Vale la pena plasmar que esa concepción pesimista del universo, también lo acerca a las ideas existencialistas: siempre el mal perdura sobre el bien porque si, porque el hombre lo necesita, “el hombre naufraga en sí porque desde el comienzo ha sido un náufrago”. (Podemos entrever aquí, una influencia del teatro cruel que supo diseñar Albert Camus; en “Calígula”, su obra más punzante, enérgica, dolorosa, el protagonista pretende explicar los motivos de su turbación a través de aquella memorable veredicto “Los hombres mueren, y no son felices”)
A qué negarlo, el verdadero fabricante de fantasmas es él… Silvio, el Astrólogo, Hussein, Pedro, el hombre que busca empleo y tantos otros, son los espectros que se mueven bajo formas atenuadas en sus obras, que le recriminan a gritos el haberlos creado; Arlt es el fabricante de fantasmas, de esos seres que descompone psíquicamente arrastrándolos a la locura y al suicidio.

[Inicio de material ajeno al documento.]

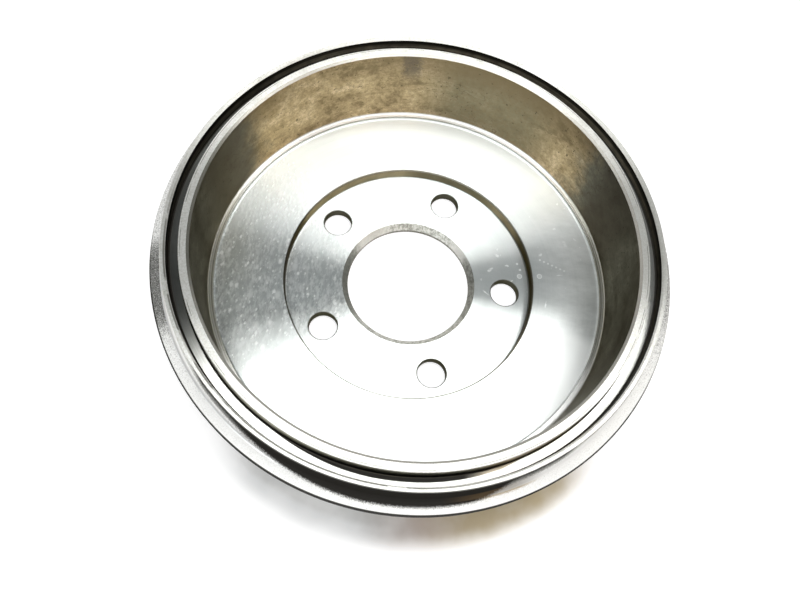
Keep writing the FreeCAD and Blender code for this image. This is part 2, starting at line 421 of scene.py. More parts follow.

Sospecho que Roberto Emilio Godofredo Arlt nunca terminó por resolver sus problemas personales, por eso insistió hasta sus últimos años con el teatro; no pudo darse el lujo de mandarlo al diablo.
Quizás, habría que enviar un e-mail para que retomen aquella búsqueda del “Escritor argentino”; o tal vez no valga la pena: Facundo, Fierro, la Maga, Stéfano, Funes, son plausibles de análisis artístico. Silvio, el Astrólogo, Hussein, Pedro, el hombre que busca empleo, están ahí, (¿Yo también?) doblando la esquina todo el tiempo, adelante nuestro en el tren, en la ventanilla, en el cotidiano caminar de nuestras vidas, son seres espectrales atenuados bajo formas reales; parafraseando a Galeano, están allí, en el exacto centro de este mundo.